What you will do = Will you repeat only the lines beginning at the one that mentions "extrude(amount=shoe_half_y, both=True)" and ending at the one that mentions "bpy.context.scene.collection.objects.link(empty)", both of them included, exactly?

-- BEGIN --

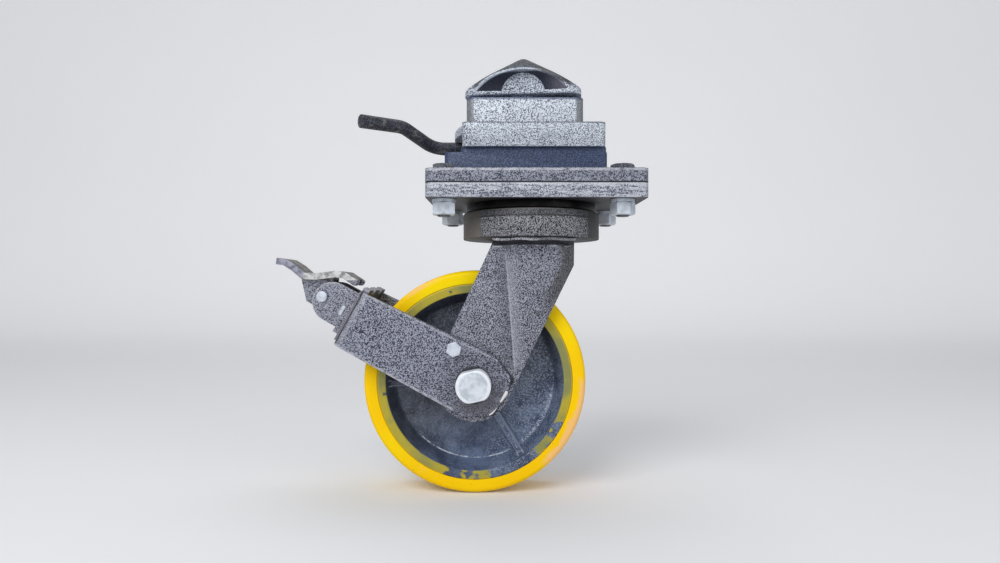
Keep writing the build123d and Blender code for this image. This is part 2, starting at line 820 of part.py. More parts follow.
# Brake frame: U shaped plate outside the fork legs, its cross plate behind the wheel
frame_in = frame_reach - arm_t
window_y = stem_half_y + 0.4
window_v = stem_half_v + 0.4
with BuildPart() as brake_frame:
    with BuildSketch(brake_top) as frame_plan:
        with Locations(((frame_reach - arm_eye - 10) / 2, 0)):
            Rectangle(frame_reach + arm_eye + 10, 2 * arm_out)
        outer_corners = frame_plan.vertices().sort_by(Axis.X)[-2:]
        fillet(outer_corners, radius=arm_round)
        with Locations(((frame_in - arm_eye - 20) / 2, 0)):
            Rectangle(frame_in + arm_eye + 20, 2 * leg_out, mode=Mode.SUBTRACT)
    extrude(amount=3 * arm_eye / 2, both=True)
    with BuildSketch(brake_side) as frame_outline:
        with BuildLine():
            Polyline(
                (frame_reach, arm_high),
                (frame_reach, -arm_low),
                (-4.6, -arm_low - 0.8),
                (-26.7, -16.5),
                (-arm_eye + 0.2, 7.4),
                (-25.8, 21.2),
                (-4.6, arm_eye + 0.6),
                close=True,
            )
        make_face()
        eye_corners = frame_outline.vertices().sort_by_distance((0, 0, 0))[:5]
        fillet(eye_corners, radius=9)
    extrude(amount=2 * arm_out, both=True, mode=Mode.INTERSECT)
    for lip_y, lip_w in ((-31.0, 18.0), (0.0, 20.0), (31.0, 18.0)):
        with BuildSketch(brake_side.offset(lip_y - lip_w / 2)):
            with Locations((frame_reach - arm_t / 2, arm_high)):
                Rectangle(arm_t, 2 * lip_h)
        extrude(amount=lip_w)
    with BuildSketch(brake_side):
        Circle(axle_r)
        with Locations((small_bolt_u, small_bolt_v)):
            Circle(small_bolt_r)
    extrude(amount=2 * arm_out, both=True, mode=Mode.SUBTRACT)
    with BuildSketch(brake_side):
        with Locations((frame_reach, 0)):
            Rectangle(3 * arm_t, 2 * window_v)
    extrude(amount=window_y, both=True, mode=Mode.SUBTRACT)
brake_frame.part.label = "brake_frame"
export_step(brake_frame.part, "parts/brake_frame.step")

# Two small bolts that hold the brake frame to the fork legs
with BuildPart() as frame_bolts:
    for side in (1, -1):
        with BuildSketch(brake_side.offset(side * fork_half)):
            with Locations((small_bolt_u, small_bolt_v)):
                Circle(small_bolt_r)
        extrude(amount=side * (arm_out - fork_half))
        with BuildSketch(brake_side.offset(side * arm_out)):
            with Locations((small_bolt_u, small_bolt_v)):
                RegularPolygon(small_bolt_flat, 6, major_radius=False)
        extrude(amount=side * small_bolt_h)
frame_bolts.part.label = "frame_bolts"
export_step(frame_bolts.part, "parts/frame_bolts.step")

# Brake bracket: two cheeks with rounded ends on a wide foot, welded to the cross plate
pivot_u = frame_reach + pivot_gap
bar_u = frame_reach + bar_gap
cap_u = pivot_u - 10.5
tab_u = frame_reach + tab_gap
with BuildPart() as brake_bracket:
    with BuildSketch(brake_side):
        with Locations(((frame_reach + cap_u) / 2, 0)):
            Rectangle(cap_u - frame_reach, 2 * cheek_r)
        with Locations((cap_u, 0)):
            Circle(cheek_r)
        with Locations((tab_u, -cheek_r)):
            Rectangle(5.4, 10)
    extrude(amount=cheek_half, both=True)
    with BuildSketch(brake_side):
        with Locations((frame_reach, foot_edge - arm_low)):
            Rectangle(foot_t, arm_low + arm_high - 2 * foot_edge, align=(Align.MIN, Align.MIN))
    extrude(amount=foot_half, both=True)
    with BuildSketch(brake_side):
        with Locations((frame_reach + foot_t, 0)):
            Rectangle(2 * pivot_gap, 4 * cheek_r, align=(Align.MIN, Align.CENTER))
    extrude(amount=cheek_half - cheek_t, both=True, mode=Mode.SUBTRACT)
    with BuildSketch(brake_side):
        with Locations((frame_reach, 0)):
            Rectangle(4 * foot_t, 2 * window_v)
    extrude(amount=window_y, both=True, mode=Mode.SUBTRACT)
    with BuildSketch(brake_side):
        with Locations((pivot_u, 0)):
            Circle(pivot_r)
        with Locations((bar_u, -bar_drop)):
            Rectangle(bar_t, bar_w)
    extrude(amount=2 * cheek_half, both=True, mode=Mode.SUBTRACT)
brake_bracket.part.label = "brake_bracket"
export_step(brake_bracket.part, "parts/brake_bracket.step")

# Guide bar through both cheeks and the slot of the shoe
with BuildPart() as brake_guide_bar:
    with BuildSketch(brake_side):
        with Locations((bar_u, -bar_drop)):
            Rectangle(bar_t, bar_w)
    extrude(amount=cheek_half + 0.8, both=True)
brake_guide_bar.part.label = "brake_guide_bar"
export_step(brake_guide_bar.part, "parts/brake_guide_bar.step")

# Pivot pin of the pedal, riveted at both ends
with BuildPart() as brake_pivot:
    with BuildSketch(brake_side):
        with Locations((pivot_u, 0)):
            Circle(pivot_r)
    extrude(amount=cheek_half, both=True)
    for side in (1, -1):
        with BuildSketch(brake_side.offset(side * cheek_half)):
            with Locations((pivot_u, 0)):
                Circle(pivot_head_r)
        extrude(amount=side * pivot_head_h)
brake_pivot.part.label = "brake_pivot"
export_step(brake_pivot.part, "parts/brake_pivot.step")

# Brake pedal: bent plate on two inner cheeks with a round cam between them
# Places on the pedal are told from its pivot, to the right and up
pivot_x = axle_x - pivot_u * math.cos(tilt)
pivot_z = axle_z + pivot_u * math.sin(tilt)
pedal_side = Plane(origin=(pivot_x, 0, pivot_z), x_dir=(1, 0, 0), z_dir=(0, -1, 0))
cheek_out = cheek_half - cheek_t - side_gap
cam_angle = -tilt - math.radians(90 + brake_turn / 2)
with BuildPart() as brake_pedal:
    with BuildSketch(pedal_side):
        with BuildLine():
            FilletPolyline(
                (-pedal_toe_reach, pedal_rise + pedal_toe_rise),
                (-0.82 * pedal_toe_reach, pedal_rise + 0.92 * pedal_toe_rise),
                (-0.63 * pedal_toe_reach, pedal_rise + 0.57 * pedal_toe_rise),
                (-0.42 * pedal_toe_reach, pedal_rise + 0.03 * pedal_toe_rise),
                (-0.13 * pedal_toe_reach, pedal_rise),
                (0.366 * pedal_heel_reach, pedal_rise + pedal_crown),
                (0.62 * pedal_heel_reach, pedal_rise + pedal_crown / 2),
                (pedal_heel_reach, pedal_rise - pedal_heel_drop),
                radius=pedal_bend_r,
            )
        trace(line_width=pedal_t)
    extrude(amount=pedal_w / 2, both=True)
    heel_edges = brake_pedal.edges().filter_by(Axis.Y).sort_by(Axis.X)[-2:]
    fillet(heel_edges, radius=pedal_heel_round)
    with BuildSketch(pedal_side):
        with BuildLine():
            Polyline(
                (-pedal_cheek_reach, pedal_rise),
                (-0.755 * pedal_cheek_reach, -0.49 * pedal_cheek_drop),
                (-0.41 * pedal_cheek_reach, -pedal_cheek_drop),
                (0, 0),
                (pedal_cheek_r, 0),
                (pedal_cheek_r, pedal_rise),
                close=True,
            )
        make_face()
        Circle(pedal_cheek_r)
        Circle(pivot_r + running_fit, mode=Mode.SUBTRACT)
    extrude(amount=cheek_out, both=True)
    with BuildSketch(pedal_side):
        with BuildLine():
            Polyline(
                (-pedal_toe_reach, pedal_rise - pedal_t / 2),
                (pedal_toe_reach, pedal_rise - pedal_t / 2),
                (pedal_toe_reach, -pedal_toe_reach),
                (-pedal_toe_reach, -pedal_toe_reach),
                close=True,
            )
        make_face()
    extrude(amount=cheek_out - pedal_cheek_t, both=True, mode=Mode.SUBTRACT)
    with BuildSketch(pedal_side):
        with Locations((cam_offset * math.cos(cam_angle), cam_offset * math.sin(cam_angle))):
            Circle(cam_r)
        Circle(cam_hub_r, mode=Mode.INTERSECT)
        Circle(pivot_r + running_fit, mode=Mode.SUBTRACT)
    extrude(amount=cheek_out - pedal_cheek_t, both=True)
brake_pedal.part.label = "brake_pedal"
export_step(brake_pedal.part, "parts/brake_pedal.step")

# Brake shoe: curved pad in front of the cross plate, stem through its window to the cam
cam_rest = cam_r - cam_offset * math.sin(math.radians(brake_turn / 2))
brake_travel = 2 * cam_offset * math.sin(math.radians(brake_turn / 2))
stem_end = pivot_u - cam_rest - side_gap / 3
pad_r = wheel_r + shoe_clear
with BuildPart() as brake_shoe:
    with BuildSketch(brake_side):
        with Locations((pad_r + shoe_t / 2 - 2, 0)):
            Rectangle(shoe_t + 4, 2 * shoe_half_v)
        Circle(pad_r, mode=Mode.SUBTRACT)
    extrude(amount=shoe_half_y, both=True)
    with BuildSketch(brake_side):
        with Locations(((pad_r + 3 + stem_end) / 2, 0)):
            Rectangle(stem_end - pad_r - 3, 2 * stem_half_v)
    extrude(amount=stem_half_y, both=True)
    with BuildSketch(brake_side):
        with Locations((bar_u + brake_travel / 2, -bar_drop)):
            Rectangle(bar_t + brake_travel + 2 * side_gap, bar_w + 2 * side_gap)
    extrude(amount=2 * stem_half_y, both=True, mode=Mode.SUBTRACT)
brake_shoe.part.label = "brake_shoe"
export_step(brake_shoe.part, "parts/brake_shoe.step")
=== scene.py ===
import math

import bmesh
import bpy
import numpy as np
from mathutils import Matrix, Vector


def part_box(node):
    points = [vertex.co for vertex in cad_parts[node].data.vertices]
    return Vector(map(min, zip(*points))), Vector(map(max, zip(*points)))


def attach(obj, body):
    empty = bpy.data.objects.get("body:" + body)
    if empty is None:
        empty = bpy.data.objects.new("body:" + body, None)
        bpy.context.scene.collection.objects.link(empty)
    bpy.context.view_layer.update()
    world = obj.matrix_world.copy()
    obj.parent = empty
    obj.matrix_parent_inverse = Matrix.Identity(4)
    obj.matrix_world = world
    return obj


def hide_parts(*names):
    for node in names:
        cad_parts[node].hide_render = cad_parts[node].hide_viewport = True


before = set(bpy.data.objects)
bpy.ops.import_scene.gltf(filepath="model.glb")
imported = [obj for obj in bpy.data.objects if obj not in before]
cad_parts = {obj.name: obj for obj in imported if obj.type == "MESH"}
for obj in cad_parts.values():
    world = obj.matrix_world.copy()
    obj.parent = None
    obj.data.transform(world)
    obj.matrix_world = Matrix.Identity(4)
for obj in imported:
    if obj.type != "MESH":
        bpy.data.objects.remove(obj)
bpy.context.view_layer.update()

MM = 0.001
MICRON = 1e-6
UP = np.array([0, 0, 1])
RIGHT = np.array([1, 0, 0])
NEAR = np.array([0, -1, 0])
FAR = -NEAR

# Wheel, measured from its axle
TREAD_LOW, TREAD_HIGH = np.array(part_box("wheel_tread"))
AXLE = (TREAD_LOW + TREAD_HIGH) / 2
AXLE_R = 10 * MM
WHEEL_R = (TREAD_HIGH[2] - TREAD_LOW[2]) / 2
TREAD_HALF = TREAD_HIGH[1]
FLOOR_Z = TREAD_LOW[2]
RIM_R = 88.9 * MM
RIM_BORE_R = 81 * MM
RIM_HALF = 24.6 * MM
DISC_R = 74 * MM
DISC_HALF = 8 * MM
HUB_R = 28.5 * MM
HUB_HALF = 29.5 * MM
HUB_BORE_R = 19.5 * MM
SEAT_R = 23.5 * MM
SEAT_FLOOR = 15.2 * MM
RIB_TOP = 16.6 * MM
RIB_FLAT = 2.6 * MM
RIB_ANGLES = np.radians([-58, 62, 182])

# Ring, leg and weld; the leg's fold and right edge are told from the axle
CROWN_LOW, CROWN_HIGH = np.array(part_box("fork_crown"))
CROWN_R = (CROWN_HIGH[0] - CROWN_LOW[0]) / 2
SWIVEL_X = (CROWN_LOW[0] + CROWN_HIGH[0]) / 2
LIP_Z = CROWN_HIGH[2] - 6.4 * MM
WELD_Z = CROWN_LOW[2] - MM
LEG_OUT = 38 * MM
FOLD_TOP = (26.9 * MM, 129.9 * MM)
FOLD_LOW = (36 * MM, 11.6 * MM)
LEG_TOP_RIGHT = 88.8 * MM
LEG_LOW_RIGHT = 42.6 * MM

# Brake, told from the axle along its arm and across it
BRAKE_TILT = math.radians(28.76)
ALONG = np.array([-math.cos(BRAKE_TILT), 0, math.sin(BRAKE_TILT)])
ACROSS = np.array([math.sin(BRAKE_TILT), 0, math.cos(BRAKE_TILT)])
ARM_OUT = 44 * MM
ARM_LOW = 28.4 * MM
ARM_HIGH = 24.1 * MM
ARM_REACH = 126.6 * MM
FOOT_REACH = 129.6 * MM
PIVOT_REACH = 150 * MM
CHEEK_R = 18.5 * MM
PIVOT = np.array(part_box("brake_pivot")).mean(axis=0)
ARM_END = 28.2 * MM
# The arm's other sides round the axle: the way out of each, told away from the pedal and up across
# the arm, and its distance in mm
ARM_SIDES = [(0.349, 0.937, 28.9), (-0.038, 0.999, 28.9), (0.498, -0.867, 27.6), (0, -1, 28.9)]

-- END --

Full output =
    extrude(amount=shoe_half_y, both=True)
    with BuildSketch(brake_side):
        with Locations(((pad_r + 3 + stem_end) / 2, 0)):
            Rectangle(stem_end - pad_r - 3, 2 * stem_half_v)
    extrude(amount=stem_half_y, both=True)
    with BuildSketch(brake_side):
        with Locations((bar_u + brake_travel / 2, -bar_drop)):
            Rectangle(bar_t + brake_travel + 2 * side_gap, bar_w + 2 * side_gap)
    extrude(amount=2 * stem_half_y, both=True, mode=Mode.SUBTRACT)
brake_shoe.part.label = "brake_shoe"
export_step(brake_shoe.part, "parts/brake_shoe.step")
=== scene.py ===
import math

import bmesh
import bpy
import numpy as np
from mathutils import Matrix, Vector


def part_box(node):
    points = [vertex.co for vertex in cad_parts[node].data.vertices]
    return Vector(map(min, zip(*points))), Vector(map(max, zip(*points)))


def attach(obj, body):
    empty = bpy.data.objects.get("body:" + body)
    if empty is None:
        empty = bpy.data.objects.new("body:" + body, None)
        bpy.context.scene.collection.objects.link(empty)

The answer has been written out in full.